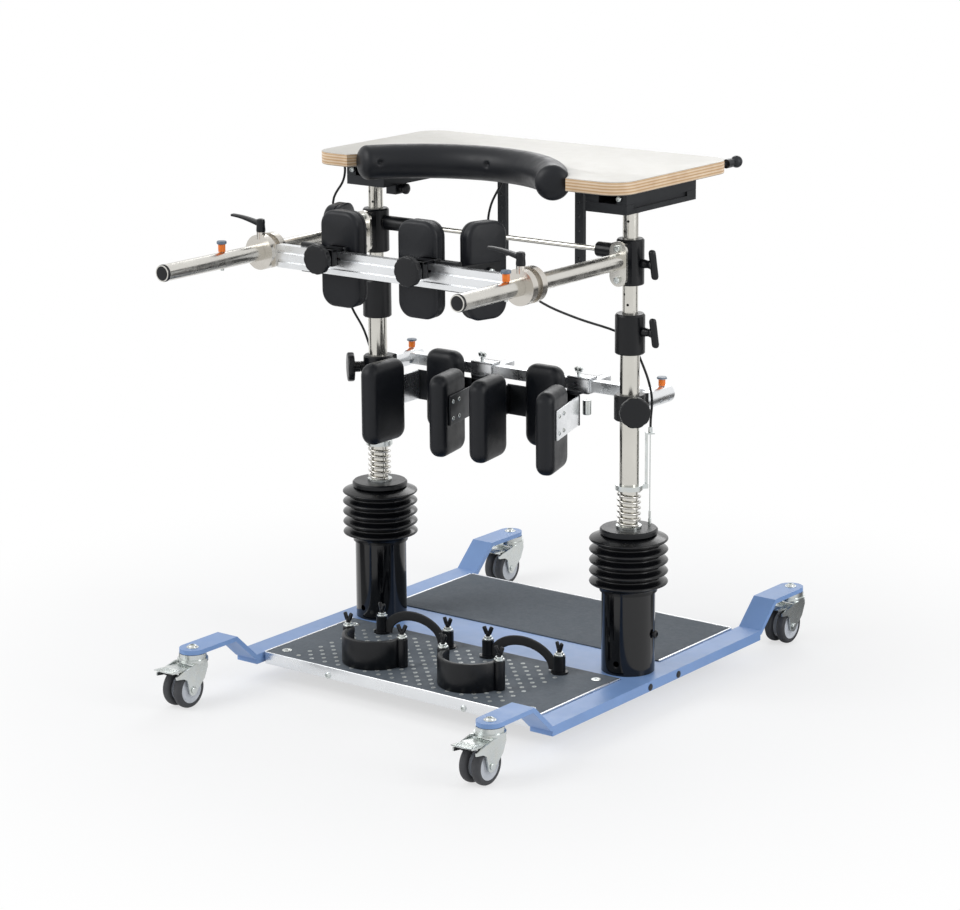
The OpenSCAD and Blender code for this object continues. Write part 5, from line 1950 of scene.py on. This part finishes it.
@dataclass
class Table:
    """Laminated table with its chest cut-out, padded roll and slides.

    Attributes:
        width: size along X.
        depth: size along Y.
        front: Y of the front edge.
        top: height of the top face.
        thick: thickness of the board.
        cut: radius of the cut-out.
        arc: centre of the cut-out.
        corner: radius of the board's corners.
        roll: radius of the padded roll.
        sweep: half the angle that the roll covers, in degrees.
    """

    width: float = 742.0
    depth: float = 384.0
    front: float = -122.0
    top: float = 1038.0
    thick: float = 25.0
    cut: float = 292.0
    arc: tuple[float, float] = (-18.0, -247.0)
    corner: float = 46.0
    roll: float = 34.0
    sweep: float = 58.0

    def outline(self) -> Flat:
        """Outline of the board, counter-clockwise from the cut-out's right end."""
        middle = self.front + self.depth / 2
        box = [(u, v + middle) for u, v in rounded_rectangle(self.width, self.depth, self.corner, 0, 14)]
        reach = math.sqrt(self.cut**2 - (self.front - self.arc[1]) ** 2)
        start = math.atan2(self.front - self.arc[1], -reach)
        end = math.atan2(self.front - self.arc[1], reach)
        arc = []
        for k in range(97):
            a = start + (end - start) * k / 96
            arc.append((self.arc[0] + self.cut * math.cos(a), self.arc[1] + self.cut * math.sin(a)))
        right = [p for p in box if p[1] < middle and p[0] > 0]
        above = [p for p in box if p[1] > middle]
        left = [p for p in box if p[1] < middle and p[0] < 0]
        return right + above + left + arc

    def board(self) -> None:
        """The board: laminate on both faces, birch plies at its edge."""
        shape = Shape().flat_plate(self.outline(), self.top - self.thick, self.top, 1.4)
        made = piece("table_board", shape, BIRCH, "table", ["table_top"], angle=30)
        made.data.materials.append(LAMINATE.make())
        for face in made.data.polygons:
            if abs(face.normal.z) > 0.8:
                face.material_index = 1

    def padded_roll(self) -> None:
        """The roll round the cut-out, dimpled at its screws, with rounded ends."""
        ring, r = self.cut - 28, self.roll
        centre = Vector((self.arc[0], self.arc[1], self.top - 14))
        rings = []
        nose, shrink = math.degrees(17 / ring), 24.0
        ends = [
            (nose * math.cos(math.radians(a)), shrink * (1 - math.sin(math.radians(a))))
            for a in (0, 12, 24, 36, 48, 60, 70, 80)
        ]
        stations = [(-self.sweep - e, d) for e, d in ends]
        stations += [(-self.sweep + 2 * self.sweep * k / 230, 0.0) for k in range(231)]
        stations += [(self.sweep + e, d) for e, d in reversed(ends)]
        first, last = (stations[0][0], r - 1.0), (stations[-1][0], r - 1.0)
        for angle, inset in [first, *stations, last]:
            a = math.radians(90 - angle)
            out = Vector((math.cos(a), math.sin(a), 0))
            loop = []
            for k in range(90):
                t = 2 * math.pi * k / 90
                reach = r - inset - 0.1
                u, v = reach * math.cos(t), reach * math.sin(t)
                if v > -11.4 and ring + u > self.cut - 0.5:
                    u = self.cut - 0.5 - ring
                loop.append(centre + out * (ring + u) + Vector((0, 0, v)))
            rings.append(loop)
        shape = Shape().stack(rings)
        made = piece("chest_roll_padding", shape, PAD, "table", ["chest_roll"], angle=60)
        for angle in (-54.0, 0.0):
            a = math.radians(90 - angle)
            out = Vector((math.cos(a), math.sin(a), 0))
            spot = centre + out * (ring - r * 0.99) + Vector((0, COLUMN_Y, r * 0.1))
            for vertex in made.data.vertices:
                far = (vertex.co * 1000 - spot).length
                vertex.co += out * (6.5 * math.exp(-((far / 4.6) ** 2)) / 1000)

    def fittings(self) -> None:
        """Screws of the slides."""
        screws = [((s * 322, -58, 997), (0, -1, 0), 5.6) for s in (-1, 1)]
        Screws("slide_screws", "table", Head.BUTTON, ZINC, screws).build()

    def release(self) -> None:
        """Pull knob of the table's release."""
        where = turned((-246, -10, 961), (1, 0, 0))
        shape = Shape()
        shape.disc(4, 0, 14, 0.6, where, 24)
        neck = [(6, 8.6), (8.8, 9.2), (9, 11), (8.2, 15)]
        grip = [(10, 18), (11, 20.5), (10.6, 25), (8.6, 26.8), (3, 27.2)]
        shape.spun(neck + grip, where, 36)
        piece("release_pull", shape, KNOB, "table_release", ["release_knob"])

    def build(self) -> None:
        """Builds the table."""
        dress(SLIDE, "table_brackets", "table_rails")
        self.board()
        self.padded_roll()
        self.fittings()
        self.release()


def main() -> None:
    """Builds the scene: studio first, then each sub-assembly in order."""
    logging.basicConfig(level=logging.INFO, format="%(message)s")
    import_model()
    Studio().build()
    Columns().build()
    Base().build()
    for sy, front in ((-1, "front"), (1, "rear")):
        for sx, word in SIDES:
            Caster(f"{front}_{word}", sx * CORNER_X, sy * CORNER_Y).build()
    KneeSupport().build()
    PelvisSupport().build()
    Table().build()


if __name__ == "__main__":
    main()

Task prompt =
Without changing anything, quote the lines from the top of the data to the line that contains "roll and slides.", including that line.

Full answer =
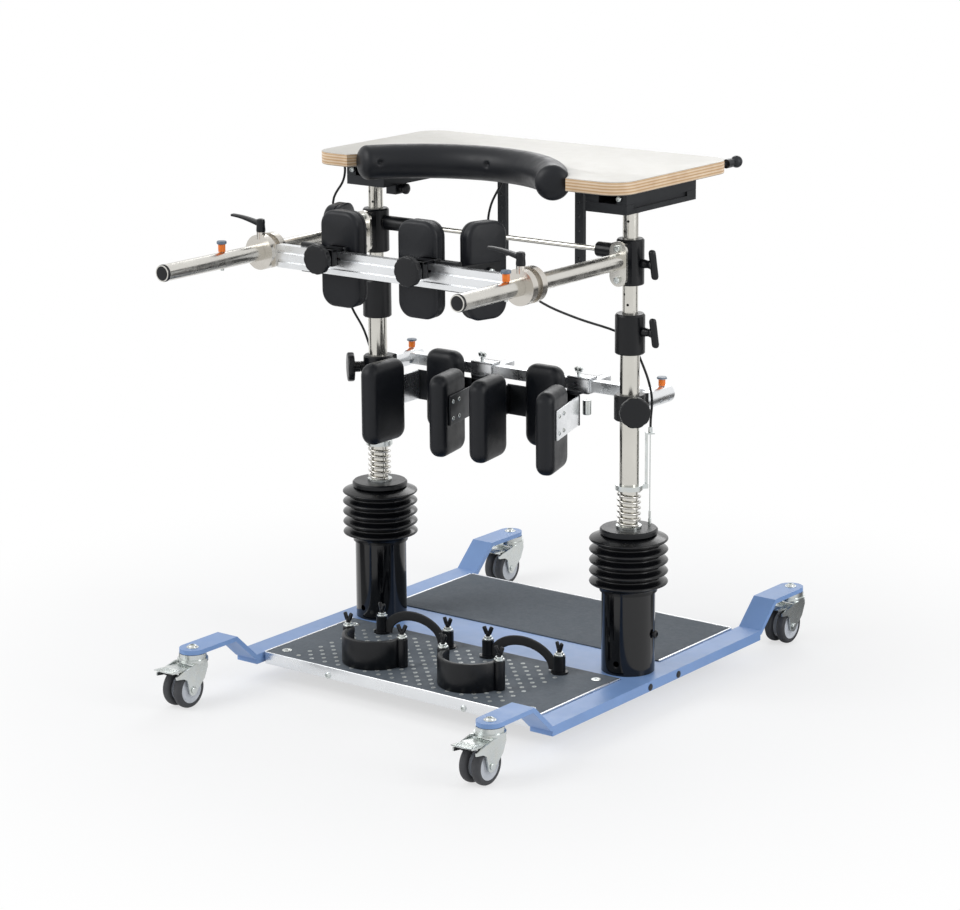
The OpenSCAD and Blender code for this object continues. Write part 5, from line 1950 of scene.py on. This part finishes it.
@dataclass
class Table:
    """Laminated table with its chest cut-out, padded roll and slides.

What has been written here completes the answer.